Like Words Together Reflections from the deep end of Practice.

7Feb/210

I Hate This

CK has been experiencing surface numbness in her side, neck, arm, hand and hip. Can't feel water temperature correctly and has some pain.

We don't think it's anything life threatening, but it's still freaking me out somewhat. I really want CK to finally go see our physical therapist because I feel out of my depth to help with massage and traction.

She notes, "Not while there's COVID."

I spent 30 minutes angry-cleaning dishes as I couldn't stop crying. This happened late last night too, the tears just falling uncontrollably. I hate all of this pandemic life we're living.

I hate the panic I feel if I don't leave the house with my full respirator mask. I hate that we need to wear masks of any kind. I hate that people pull them off outdoors even though there are people around them. I hate that people won't wear masks at all.

I hate that they're not running drive-thru vaccine clinics 24x7. I hate that we don't even know when we can get vaccinated. I hate that there aren't enough vaccines. I hate that we're still having shortages of PPE and equipment like pipettes to do better testing.

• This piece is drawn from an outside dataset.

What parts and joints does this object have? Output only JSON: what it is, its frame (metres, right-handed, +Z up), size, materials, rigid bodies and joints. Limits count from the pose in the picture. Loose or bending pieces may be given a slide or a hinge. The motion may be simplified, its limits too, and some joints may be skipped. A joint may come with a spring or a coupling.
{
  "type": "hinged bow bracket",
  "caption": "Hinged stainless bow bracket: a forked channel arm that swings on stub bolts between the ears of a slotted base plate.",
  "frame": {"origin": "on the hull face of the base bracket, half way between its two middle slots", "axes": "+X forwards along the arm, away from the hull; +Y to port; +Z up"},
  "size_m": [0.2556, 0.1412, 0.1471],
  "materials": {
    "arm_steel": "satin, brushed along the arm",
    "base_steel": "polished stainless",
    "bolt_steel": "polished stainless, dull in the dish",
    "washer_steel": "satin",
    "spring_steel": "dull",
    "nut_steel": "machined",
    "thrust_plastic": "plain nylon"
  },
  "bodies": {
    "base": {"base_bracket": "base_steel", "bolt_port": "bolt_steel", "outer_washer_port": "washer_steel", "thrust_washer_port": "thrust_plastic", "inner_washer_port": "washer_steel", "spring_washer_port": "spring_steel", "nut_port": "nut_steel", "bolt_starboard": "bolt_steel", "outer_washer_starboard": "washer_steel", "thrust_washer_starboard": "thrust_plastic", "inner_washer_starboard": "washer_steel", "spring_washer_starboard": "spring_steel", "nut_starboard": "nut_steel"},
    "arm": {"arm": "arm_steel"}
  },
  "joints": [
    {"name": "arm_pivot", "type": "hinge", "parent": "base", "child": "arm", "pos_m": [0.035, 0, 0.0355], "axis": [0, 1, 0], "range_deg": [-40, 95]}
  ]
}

I hate not feeling safe in this way. I hate takeaway and not dining out. I hate that they're trying to open up dining again.

I hate feeling exhausted by the thought of going into a store. I hate that being in a store is an exercise in anxiety. I hate not ever feeling safe to just dash up to the market to get something because i changed my mind about dinner.

I hate this.

I want to stand on the beach and hear nothing but waves and gulls. When I am damp and chilled to the bone I want to go into a cozy restaurant to have tea and pastries and french fries.

I want to hug people besides CK again and I'm not a hugger.

Ursa is sitting on my lap purring as I write this. Thank goodness for his sweetness.

I'm also enormously grateful for the beloved friend who offered to go to Costco for us. Since I had a panic attack and flashback in Costco last year, it's made it more tiring to go to than it already had been. I broke down in tears for the first time today when I got a text asking if it would help. At least those were a break of gratitude tears.